I left the Census Bureau in 1990 and headed to Wayne State to join a program called MIMIC – the Michigan Metropolitan Information Center. Wayne State unsuccessfully tried to get me to finish that Ph.D., but I became MIMIC’s director after 3 years instead.  MIMIC was part of a program initiated by the Census Bureau – the State Data Center Program – that developed statewide networks of organizations dedicated to making census data available.  WSU received the mainframe computer tapes and we were able to provide data to the public that previously was only available through private research companies.  MIMIC‘s goal was to be the center of a coordinated data system for metro Detroit.  The politics of Detroit never allowed that but we pushed forward with the new technologies that were coming to the forefront over the 15 years I was there – from CDs to DVDs, GIS and the internet.

It was while at MIMIC that other data collaboration efforts began in Detroit and MIMIC was always willing to participate.  There was the Southeast Michigan Information Center at United Way and the Detroit Data Partnership (DDP) at City Connect Detroit.  Neither built the internal capacity – knowledgeable staff and infrastructure – to make it work, but added to the critical mass of interest in building a Detroit data center.

I moved to United Way in 2005 and spent 3 years as Research Director.  In 2008, the philanthropic community of Detroit became heavily engaged in the city and recognized the need for data to help direct investment and to measure outcomes.  The DDP project was floundering and, after a period of researching programs that worked, City Connect was asked to develop a concept paper for what was then called the Detroit-Area Community Information System (D-ACIS) and I was contacted and invited to become its director and creator.  This was an opportunity of a lifetime for me.  I came to City Connect in November of 2008 and made my first hires at the beginning of 2009.

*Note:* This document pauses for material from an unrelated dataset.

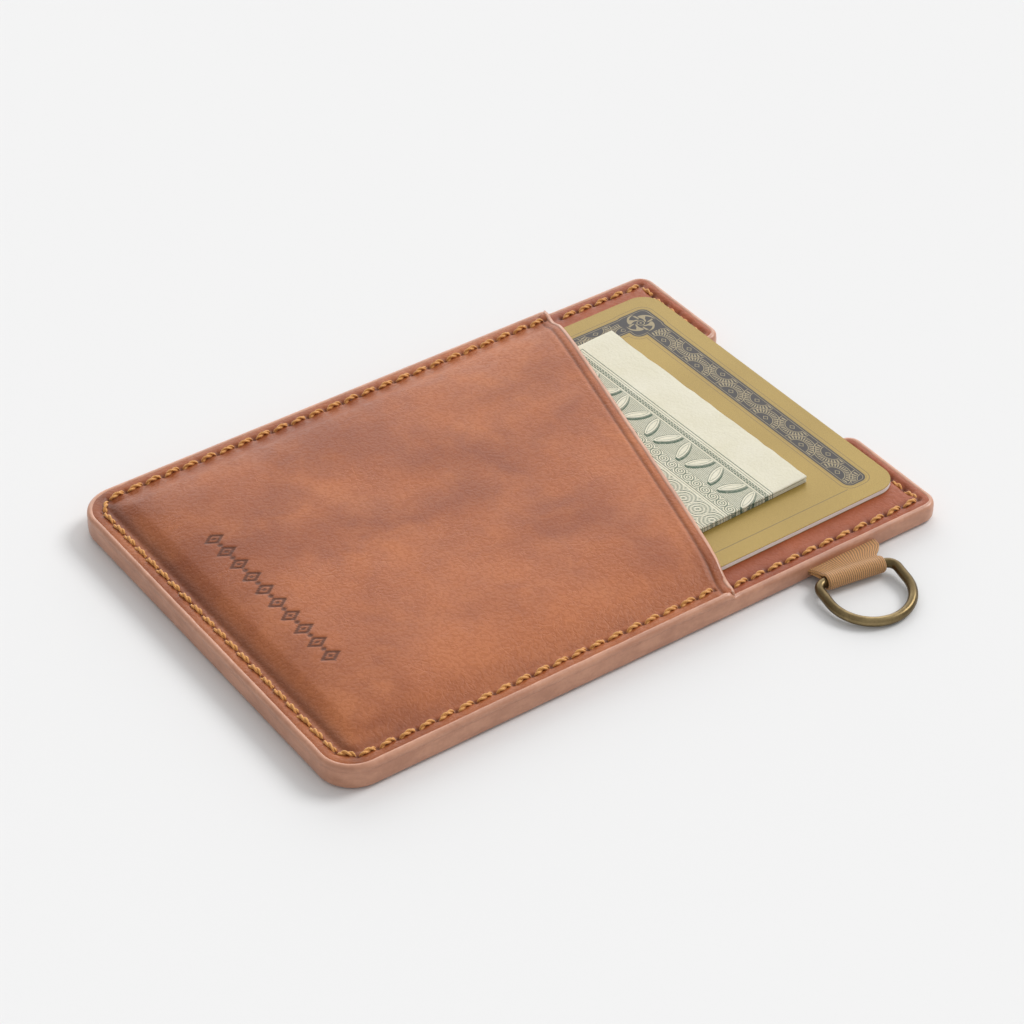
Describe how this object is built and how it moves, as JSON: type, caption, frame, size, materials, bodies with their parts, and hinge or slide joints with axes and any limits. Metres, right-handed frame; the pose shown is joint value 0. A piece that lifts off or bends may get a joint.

My mantra all along was that we would be an independent, objective clearinghouse that would provide information to the community at large.  There would be no formal affiliations so that there could be no turf issues.  We would work with those organizations that believed in the vision we had around collaboration and sharing.

In 2010, D-ACIS became Data Driven Detroit.  The original design of a 4 person staff has expanded greatly over the years and I continue to have the time of my life.  While we haven’t bridged the full network of potential partners – a network that supports a common data vision and agenda for Detroit and the region – the partnerships continue to grow.

Join us in 2013.  It is going to be a great year for Detroit!